Shaffer retweeted a post from an account with the handle @suemo54 and the name "Sue Moore" which received thousands of retweets before it was suspended by Twitter. The tweet said that Odessa shooter Seth Ator was "a Democrat Socialist who had a Beto sticker on his truck."  However, Ator didn't have a truck. He drove a gold Honda and hijacked a U.S. postal truck to carry out his attack.

Shaffer has also promoted baseless conspiracy theories about the attacks in Benghazi, Libya, in 2012.

Shaffer defended the tweet to the Post when told that it contained false information, saying, "That's not what I've seen from people."

Dillon noted that a Facebook post also containing the false information had 34,000 shares, and that on Google over the past week, the second highest trending search query was about whether O'Rourke had a connection to the shooter.

"The responsibility for stopping misinformation cannot be on the victims of misinformation attacks. It has to be on the tech companies who allow right wing operatives to spread misinformation.

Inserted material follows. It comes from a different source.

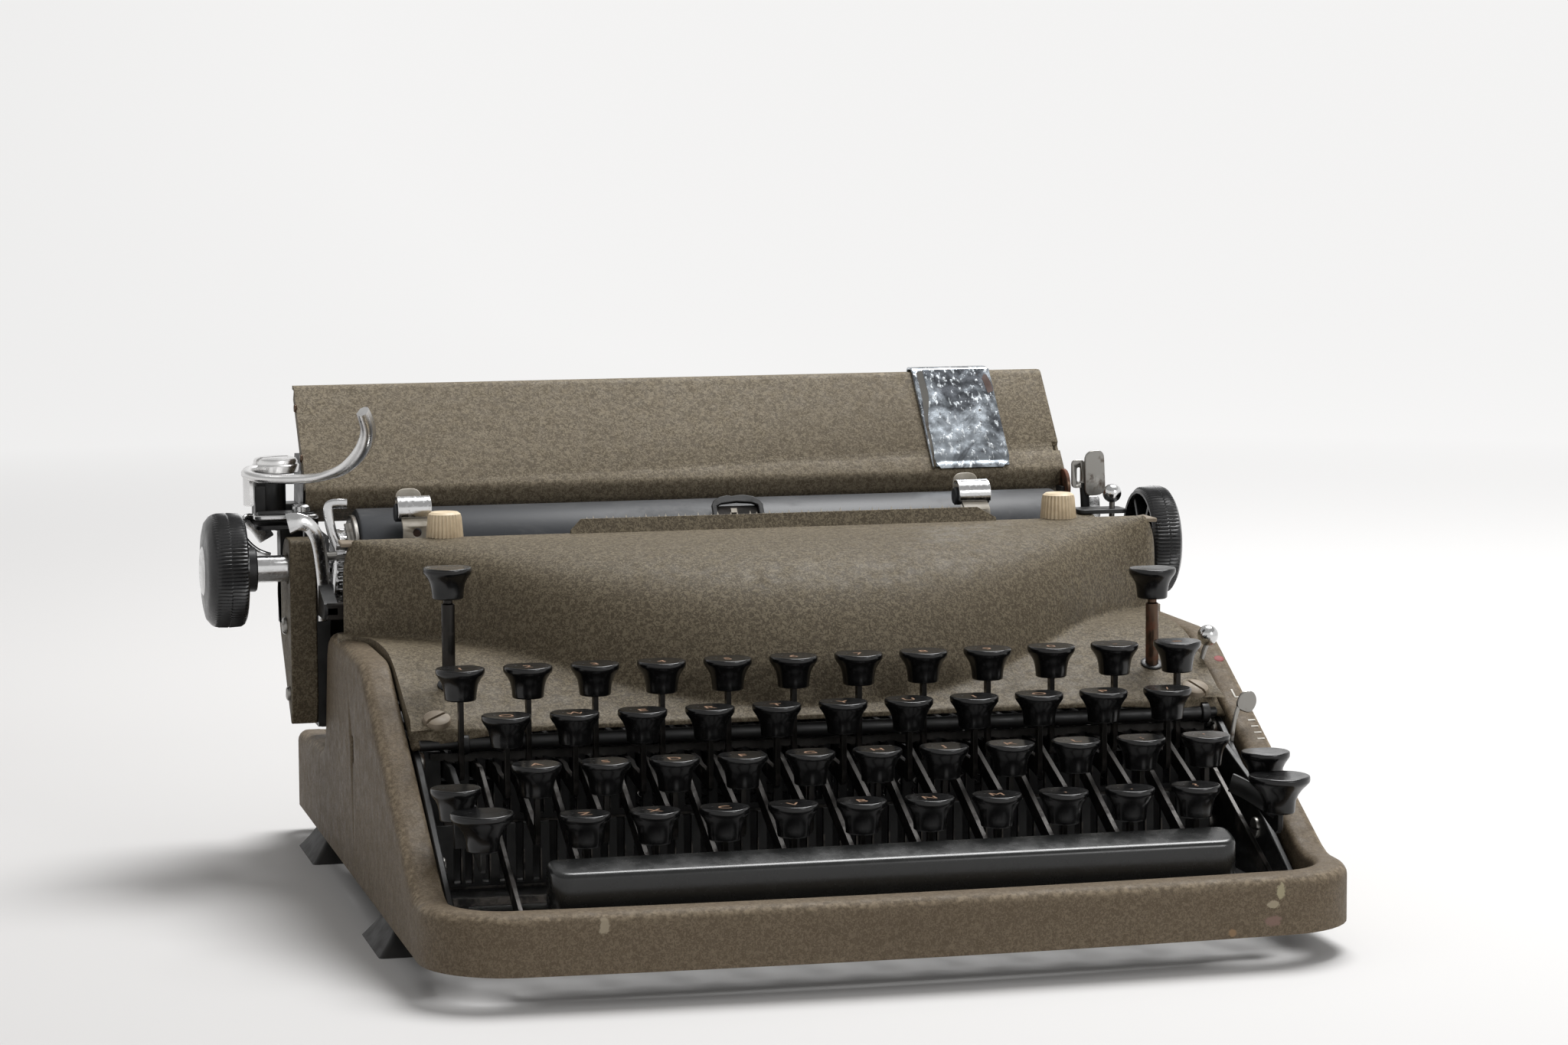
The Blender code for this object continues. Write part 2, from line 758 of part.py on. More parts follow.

So I'm looking at you @Twitter @Google @facebook. What are you going to do about it?" Dillon wrote.

O'Rourke has called for stricter gun control in the wake of the mass shootings in El Paso, Texas, and Odessa last month. His campaign is also selling a new T-shirt on his campaign website that has a profane message condemning gun violence, repeating "This is f*cked up" six times and concluding with a call to action that reads, "End gun violence now."

The words echo O'Rourke's own response to the recent mass shooting in West Texas on Saturday.